I have given notice on my tenancy so have to be out in the next 3 weeks. I have also given notice to WW that I will be moving back in. This was met with resistance, where I think I held my ground, but it certainly wasn’t agreed to.

It hasn’t been discussed since, except the next day on the phone where WW requested, the next time we discuss “us” should be out of the house as she said d11 had overheard, which I don’t think was true. I wasn’t discussing “us” just informing her I need to move back in. I am in no rush for an R talk, that can happen if and when she’s ready. The problem is she feels any talk of me moving back is tied to an MR discussion/decision so I have realized it is too much pressure to bring it up again. I have stated what I need to do and now feel that is enough.

It has now been nearly two weeks since the discussion without it being mentioned again, even though we have been alone together in the house quite a few times. I feel it’s good she hasn’t initiated a discussion intended to deter me, My plan is to move back in over the next 3 weeks and enjoy spending more time with my kids, fixing my house etc, regardless of what she does.

I have been virtually living there anyway, just not sleeping and waking there and this whole time has been in complete harmony with no pressure or pursuit. I think we both would go so far to say we've been consistently getting on much better than the entire 12 months leading up to BD. I think this is down to my DBing, following the rules, and implementing consistent 180's concerning patience, communication & parental responsibilities. Thanks to so many kind people on this board, i'm in a much better place as a person than I was a few months ago.

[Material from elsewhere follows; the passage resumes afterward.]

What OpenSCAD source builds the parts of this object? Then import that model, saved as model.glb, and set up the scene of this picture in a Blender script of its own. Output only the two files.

I am pretty sure she has gone NC with OM and is dealing with the withdrawal. I certainly won’t initiate an R talk and I'm in no rush for her to. Re transparency, I won’t even mention the word, unless we are at a point where she is really asking what I need from her to rebuild trust and stating that she is willing to do anything necessary. She is leaving her phone out and her pc on much more now and has never been very good at hiding things anyway, so it might not be needed smirk

I realize this is a marathon, and that the mess of the EA needs to be resolved before she can work on releasing her resentment and consider working on our MR. I am ready for this process to take many, many months and won’t be surprised if it doesn’t happen at all. I’ve made my peace with the fact it’s out of my control and she has to make her own decisions on her own journey. I have also dealt with my anger with what’s happened, or for kids sake I wouldn’t be moving back in.

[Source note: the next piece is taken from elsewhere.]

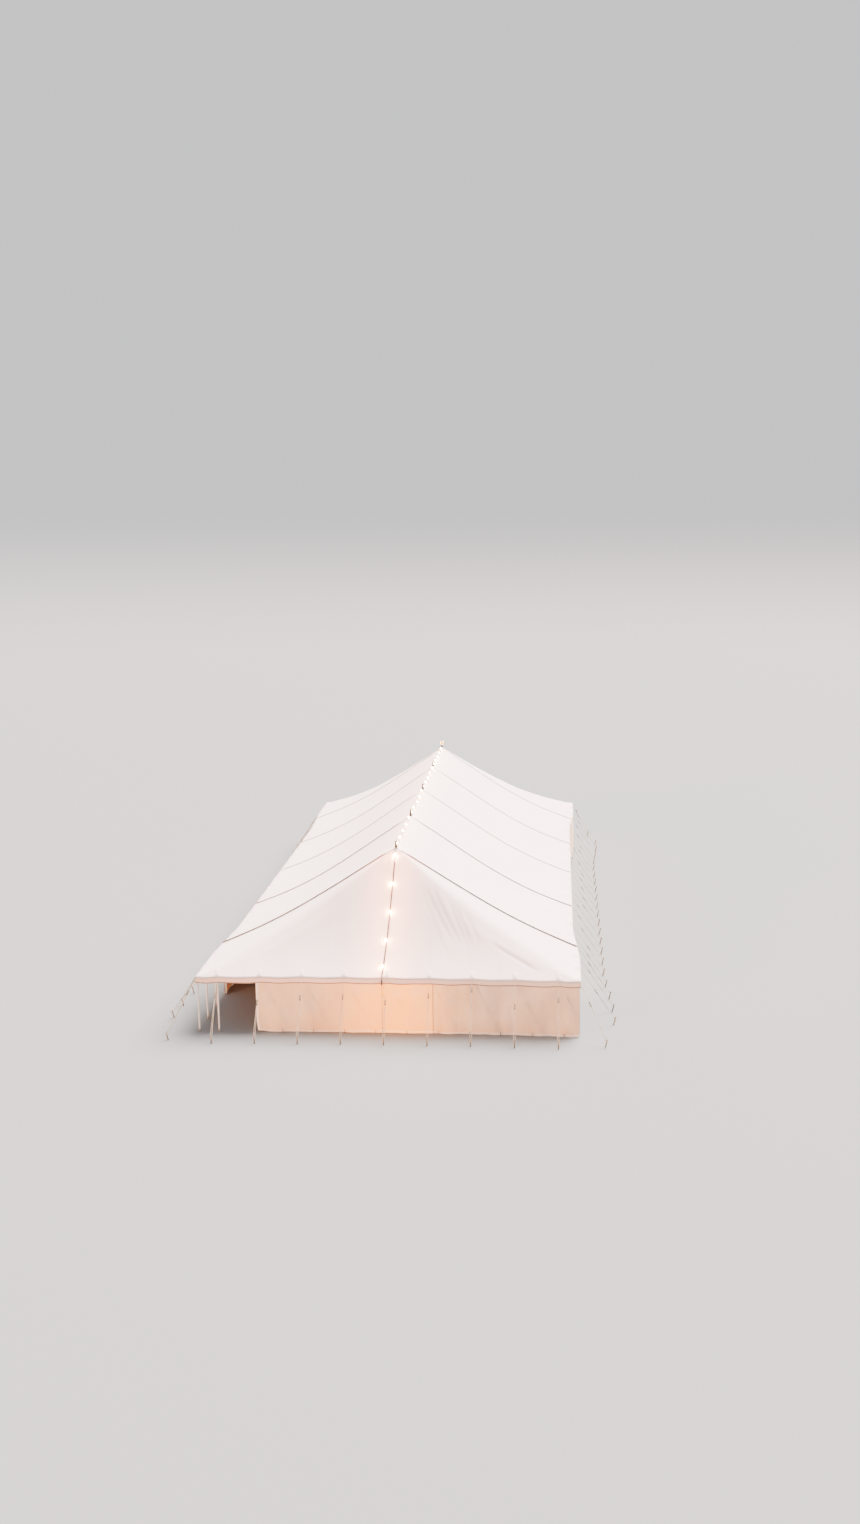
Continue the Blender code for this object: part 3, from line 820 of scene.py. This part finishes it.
for node, (side, start, stop, lap) in WALLS.items():
    length = stop - start

    def curtain_place(u, v):
        where = start + length * u
        point = wall_point(side, where, WALL_TOP * v, lap)
        if node == "wall_front_1":
            curl = smooth_step(1 - (where - start) / 0.45) * smooth_step(1 - v / 0.22)
            point += Vector((0.05 * curl, -0.05 * curl, 0.07 * curl))
        return point

    cut = flat_cut(length, WALL_TOP, start)
    bm = sewn_sheet(round(length / 0.045), 34, curtain_place, cut, OUTWARD[side])
    name = node.replace("wall_", "wall_curtain_")
    wall = new_piece(name, bm, wall_cream, "wall_canvas", node, THIN_CANVAS, 0.0)
    "poles_" + side


# The side poles are ash rods at the eaves, each with a steel ferrule and a spike that goes up
# through a brass eyelet in the canvas. They carry the wall rope, which takes a turn round each.
POLE_RADIUS = 0.028
POLE_INSET = 0.0683
SPIKE_RADIUS = 0.006
WALL_ROPE_HEIGHT = 1.7
WALL_ROPE_RADIUS = 0.006
WALL_ROPE_CORNER = 13.5
STRAND_PITCH = 0.042


def wood_finish(name, light, dark, grain_scale, roughness):
    """Split or turned wood, with grain along its length and worn, darker ends near the ground."""
    wood = Finish(name, roughness)
    place = wood.place()
    grain = wood.noise(wood.stretched(place, grain_scale), 1.0, 5.0)
    wood.dye(grain.ramp(0.35, 0.68), light, dark)
    wood.stain(wood.noise(place, 4.0, 3.0).ramp(0.4, 0.8) * 0.35, dark)
    wood.stain((1 - wood.parts(place)[2].ramp(0.0, 0.16)) * 0.7, (0.12, 0.09, 0.06))
    wood.set(Roughness=roughness + grain * 0.2, Normal=wood.bump(grain, 0.25, 0.002))
    return wood


ash_grain = (90.0, 90.0, 6.0)
ash = wood_finish("oiled_ash", (0.95, 0.90, 0.81), (0.79, 0.69, 0.56), ash_grain, 0.45)

steel_greys = ((0.42, 0.41, 0.40), (0.20, 0.15, 0.12))
steel = worn_finish("dull_steel", steel_greys, (45.0, 5.0), 0.4, 0.75, 0.35, 0.35, 1.0)

iron_blacks = ((0.035, 0.032, 0.03), (0.14, 0.10, 0.08))
black_iron = worn_finish("blackened_iron", iron_blacks, (35.0, 5.0), 0.45, 0.8, 0.45, 0.3, 0.6)

# Laid rope: strands that wind round it, with painted shade in the grooves, and a little fuzz.
ROPE_STRAW = (0.86, 0.75, 0.55)
ROPE_BROWN = (0.42, 0.31, 0.19)

natural_rope = Finish("natural_rope", 0.9)
rope_around, rope_along = natural_rope.cut()
strand_turns = rope_along * (math.tau / STRAND_PITCH) + rope_around * (math.tau * 3 / STRAND_PITCH)
strands = strand_turns.sine()
# Painted shade: the grooves between the strands are darker.
natural_rope.dye(strands.ramp(-0.9, 0.4), ROPE_BROWN, ROPE_STRAW)
rope_mottle = natural_rope.noise(natural_rope.place(), 2.5, 3.0)
natural_rope.stain(rope_mottle.ramp(0.35, 0.8) * 0.5, ROPE_BROWN)
fuzz = natural_rope.noise(natural_rope.place(), 220.0, 3.0)
rope_relief = natural_rope.bump(strands, 0.8, 0.003)
natural_rope.set(Normal=natural_rope.bump(fuzz, 0.3, 0.001, rope_relief))

pole_corner = HALF_WIDTH - POLE_INSET
hip_stations = [HALF_RIDGE + i * HIP_PITCH for i in range(1, 3)]
SIDE_STATIONS = [-y for y in reversed(hip_stations)]
SIDE_STATIONS += [-HALF_RIDGE + i * SIDE_PITCH for i in range(17)] + hip_stations
END_STATIONS = [i * END_PITCH for i in range(-4, 5)]
POLE_PLACES = {}
for side in HAND:
    row = SIDE_STATIONS
    if side in ("front", "back"):
        row = [-pole_corner] + END_STATIONS + [pole_corner]
    POLE_PLACES[side] = [Vector((*beside_eave(side, where, -POLE_INSET), 0)) for where in row]


def canvas_underside(x, y, radius):
    """The height under the canvas that a flat pole head of this radius can reach."""
    rim = [(x + radius * math.cos(a), y + radius * math.sin(a)) for a in (0, 1, 2, 3, 4, 5)]
    return min(canvas_height(*point) for point in rim) - CANVAS - 0.002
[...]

There certainly could be some resistance to me moving back into the MBR. I have a plan to clear some space in the attic, so if necessary I can sleep up there. I would prefer to be in the MBR, especially now I realize how symbolic it is, but I’m not going to die on a hill for it. I will let her have it for now if it’s that important to her, but won’t volunteer that information up front.

I’ll check with a L regarding the legality of me moving back. But I know for a fact if she tries to legally stop me I will properly implement the LRT and go darker on her than I ever have with everything except kids necessities. Me enabling this cake eating in the throne of power has to stop whether I am living there or not.


LBH 47 WW 47, M 15 T 18
D 11 S 14
BD, I moved out (duped) Jan 18
3 yr EA with ex-H discovered: Feb 18
I moved back in: Aug 18 (against her wishes)
...No R No M/C, continued limbo, dropping the rope!